* _What is asked_
Please write out the material that follows, exactly as it stands.

====== Recorded information

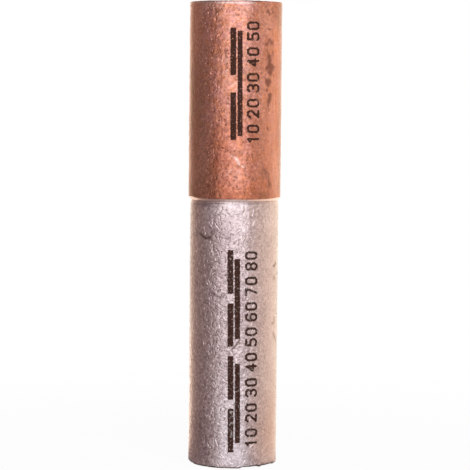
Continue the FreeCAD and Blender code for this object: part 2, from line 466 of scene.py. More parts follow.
def barrelProfiles(setup, size, weldRun):
    # the outside from the mouth to the weld, and the bore from the mouth to the drill point
    face = size["radius"] - setup["mouthRoundMm"]
    corners = [(size["leadIn"], 0, 1), (face, 0, meshing["faceStepMm"])]
    corners += [(face + setup["mouthRoundMm"] * math.sin(t), setup["mouthRoundMm"] * (1 - math.cos(t)), 1)
                for t in np.radians(np.linspace(0, 90, setup["roundSteps"] + 1)[1:])]
    corners += weldRun(setup, size["radius"], size["length"])
    centre = meshing["drillCentreMm"]
    slope = (size["tip"] - size["boreEnd"]) / size["boreRadius"]
    bore = [(size["leadIn"], 0, 1), (size["boreRadius"], size["boreStart"], meshing["leadInStepMm"]),
            (size["boreRadius"], size["boreEnd"], setup["boreStepMm"]),
            (centre, size["tip"] - centre * slope, meshing["drillStepMm"])]
    return np.array(profilePoints(corners)), np.array(profilePoints(bore))


def skinProfile(setup, size, outer, depth):
    # radius and height of every skin point, moved in along the profile's normal by the marks' depth
    tangent = np.gradient(outer, axis=0)
    normal = np.stack([tangent[:, 1], -tangent[:, 0]], 1)
    normal /= np.linalg.norm(normal, axis=1)[:, None]
    depth = np.minimum(depth - np.percentile(depth, meshing["topShare"]), 0) * micrometre
    insideMm, fadeMm = drum["facedMm"]
    depth *= np.clip((outer[:, :1] - size["radius"] + insideMm) / fadeMm, 0, 1)
    return outer[:, :1] + normal[:, :1] * depth, outer[:, 1:] + normal[:, 1:] * depth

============

* _Task answer_
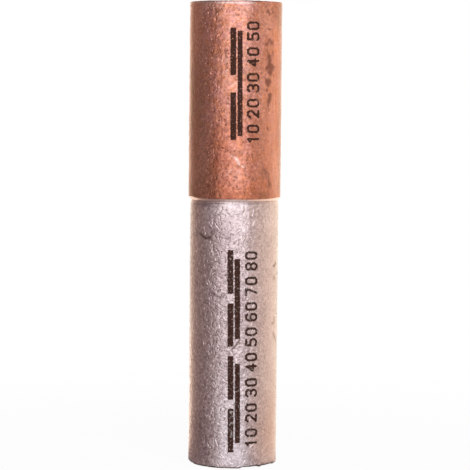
Continue the FreeCAD and Blender code for this object: part 2, from line 466 of scene.py. More parts follow.
def barrelProfiles(setup, size, weldRun):
    # the outside from the mouth to the weld, and the bore from the mouth to the drill point
    face = size["radius"] - setup["mouthRoundMm"]
    corners = [(size["leadIn"], 0, 1), (face, 0, meshing["faceStepMm"])]
    corners += [(face + setup["mouthRoundMm"] * math.sin(t), setup["mouthRoundMm"] * (1 - math.cos(t)), 1)
                for t in np.radians(np.linspace(0, 90, setup["roundSteps"] + 1)[1:])]
    corners += weldRun(setup, size["radius"], size["length"])
    centre = meshing["drillCentreMm"]
    slope = (size["tip"] - size["boreEnd"]) / size["boreRadius"]
    bore = [(size["leadIn"], 0, 1), (size["boreRadius"], size["boreStart"], meshing["leadInStepMm"]),
            (size["boreRadius"], size["boreEnd"], setup["boreStepMm"]),
            (centre, size["tip"] - centre * slope, meshing["drillStepMm"])]
    return np.array(profilePoints(corners)), np.array(profilePoints(bore))


def skinProfile(setup, size, outer, depth):
    # radius and height of every skin point, moved in along the profile's normal by the marks' depth
    tangent = np.gradient(outer, axis=0)
    normal = np.stack([tangent[:, 1], -tangent[:, 0]], 1)
    normal /= np.linalg.norm(normal, axis=1)[:, None]
    depth = np.minimum(depth - np.percentile(depth, meshing["topShare"]), 0) * micrometre
    insideMm, fadeMm = drum["facedMm"]
    depth *= np.clip((outer[:, :1] - size["radius"] + insideMm) / fadeMm, 0, 1)
    return outer[:, :1] + normal[:, :1] * depth, outer[:, 1:] + normal[:, 1:] * depth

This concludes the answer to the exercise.